Australian War Memorial historians have examined Kit Cullen's claims that Charles Bean "deliberately altered the historical record" and purposefully "denied [some Australian soldiers] their place in history."  The following is a summary of some of our findings and conclusions:

  1. Bean may perhaps be legitimately criticised for one minor omission. The commanding officer of the Portsmouth Battalion Royal Marine Light Infantry did commend Heane and D Company of the 4th Battalion for their assistance in extracting the isolated British section of a platoon, and although Bean quotes this document, he does not link it to the battalion. For this action, Heane was recommended for the Distinguished Service Order.  However, Bean was perfectly correct in that the 3rd Battalion were clearly involved, and Meager and McLeod of the 3rd Battalion also received commendations for their actions. There is some indication that they were promoted as a result of their actions here, and not earlier in the day as Bean writes, but it is impossible to be sure.

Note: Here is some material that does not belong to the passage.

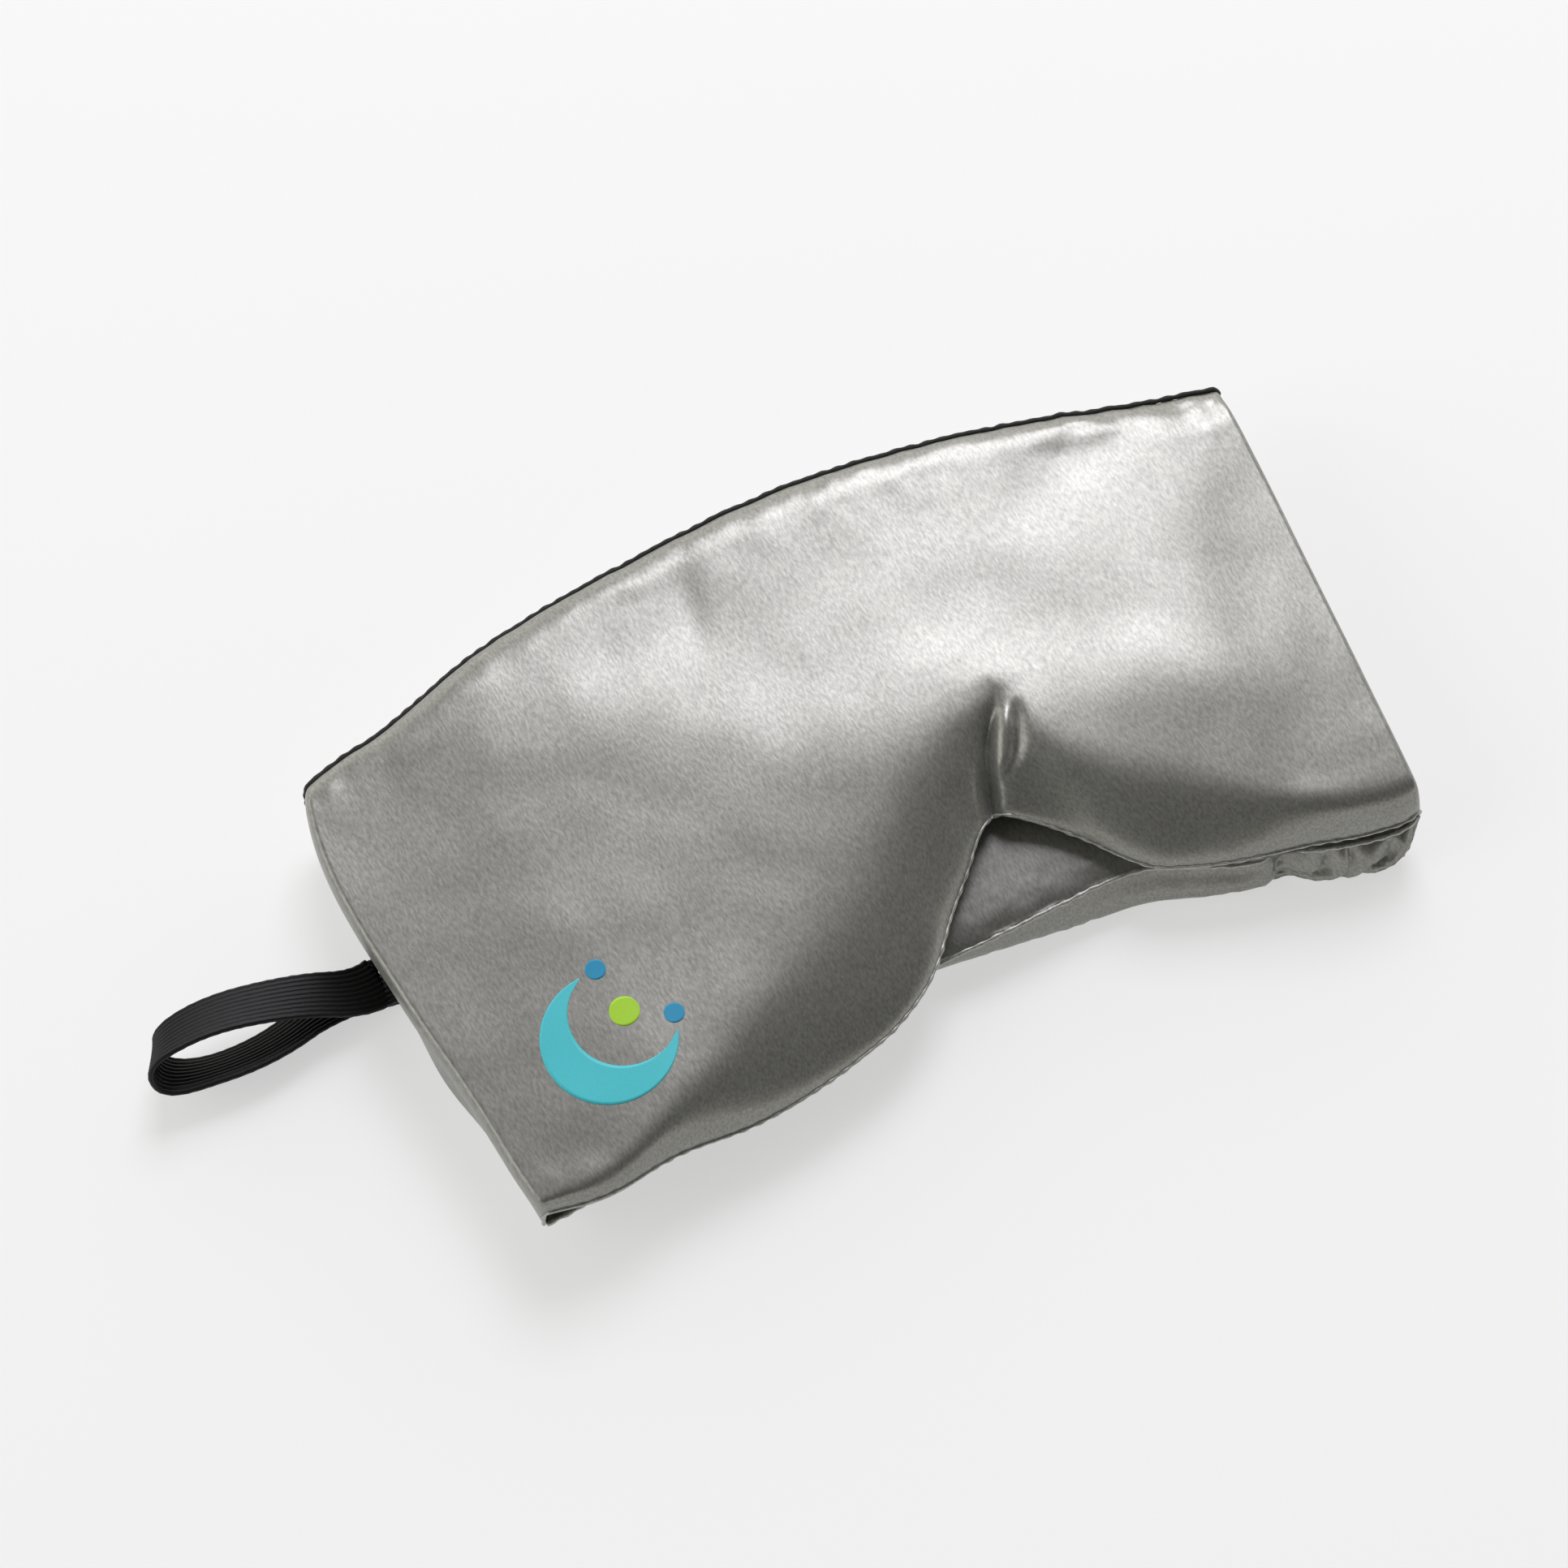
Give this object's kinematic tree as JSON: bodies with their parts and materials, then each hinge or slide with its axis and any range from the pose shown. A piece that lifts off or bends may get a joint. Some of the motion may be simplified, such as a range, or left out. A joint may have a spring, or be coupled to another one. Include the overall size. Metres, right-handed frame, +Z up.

  2. Cullen fails to recognise that this event was so insignificant at the time that it does not even rate a mention in the 3rd Battalion war diary, the 4th Battalion war diary, or the 1st Brigade’s war diary (except for the letter of commendation by Lieutenant Frank William Luard, OC Portsmouth Battalion RMLI). It is not a major element of Bean’s narrative, being only a later addition to his preface to the Third edition in 1934 of volume 1 of his official history volume, The Story of Anzac.  Bean's detailed preface updated his research findings since the original publication of his volume in 1921.  His receipt of further information allowed him to cast ‘further light’ on the matter in the preface, under the section: "The Marines on MacLaurin's Hill", pp. liii-lvi.  This section, incidentally, contained Bean's first reference (footnote 25) to the first VC awarded at Anzac to L/Cpl Parker of the Royal Marine Light Infantry--surely a more serious "omission" in the first edition, if a reader was searching for such items.
  3. Cullen’s conclusion that this demonstrates that Bean "deliberately altered the historical record" in order to claim "the credit for his brother’s battalion" makes no sense unless one accepts Cullen's tenuous conspiracy theory. Firstly, a reader should question what credit?  This is not a part of Bean's main narrative, merely a postscript. Nor is it a part of the narrative of these battalions or their brigade at the time. It is simply not important in the broader context of the major events of those crucial days during the consolidation of the Anzac positions, particularly the desperate fighting to attempt to seize the pivotal Turkish-held feature of Baby 700.
  4. It might be considered curious that Bean omitted covering the role of D Company 4th Battalion in his account, but given that this is not mentioned in official records of the time, he had very little to base his description of the event on.  It is quite likely that his principal source was an eye-witness (perhaps a deeper examination of his diaries and notebooks will reveal this) which could provide the explanation for the supposed "bias" of his account.
  5. Cullen makes much of his "eureka moment" with his "discovery" . . . "with heart thumping and palms sweating" of a diary purportedly covering the events of 1/2 May 1915.  Yet Cullen seems utterly unaware that the much-transcribed and annotated "diary" of Les Lott, which he quotes from in his article, is a contentious source; in particular, he failed to notice that Lott mentions the battle of Lone Pine, so his account could not have been written until after August 1915, and possibly much later - in which case it is a constructed "memoir", lacking the immediacy of a diary record. This amounts to an elementary error in the application of internal and external criticism of evidence in a source document, an oversight which would be penalised in an undergraduate history student's work.  Bean himself would have exercised greater caution in the use of such sources as he was aware of the risks in historians using such material, even to the extent of placing his well-known caveat on every volume of his own diaries and notebooks.
  6. Cullen should have recognised that Lott was clearly writing with hindsight long after the action he describes.  He states, for example, that 50 members of the attacking party were killed or wounded but the 4th Battalion did not possess accurate enough records to say what their casualties were for 1 May - although a cursory glance at the AWM Roll of Honour records does indicate that they were heavy, approximately 30 Killed in Action in comparison with some 4 or so for the 3rd Battalion.
  7. In conclusion, it should be perfectly clear to any reasonable person that Charles Bean did not "betray" these men, nor had he "denied them their place in history".  Bean was above all, a seeker of truth, and a man of conspicuous integrity: but he was human and prone to error, like all of us, and was researching and writing his history from one of the largest collections of documents ever amassed.  Cullen has identified just one almost insignificant omission. The remainder of his claims are extravagant and unsustainable. He would need to present much more substantial evidence to verify his claim that Bean "deliberately altered the historical record" in any meaningful way.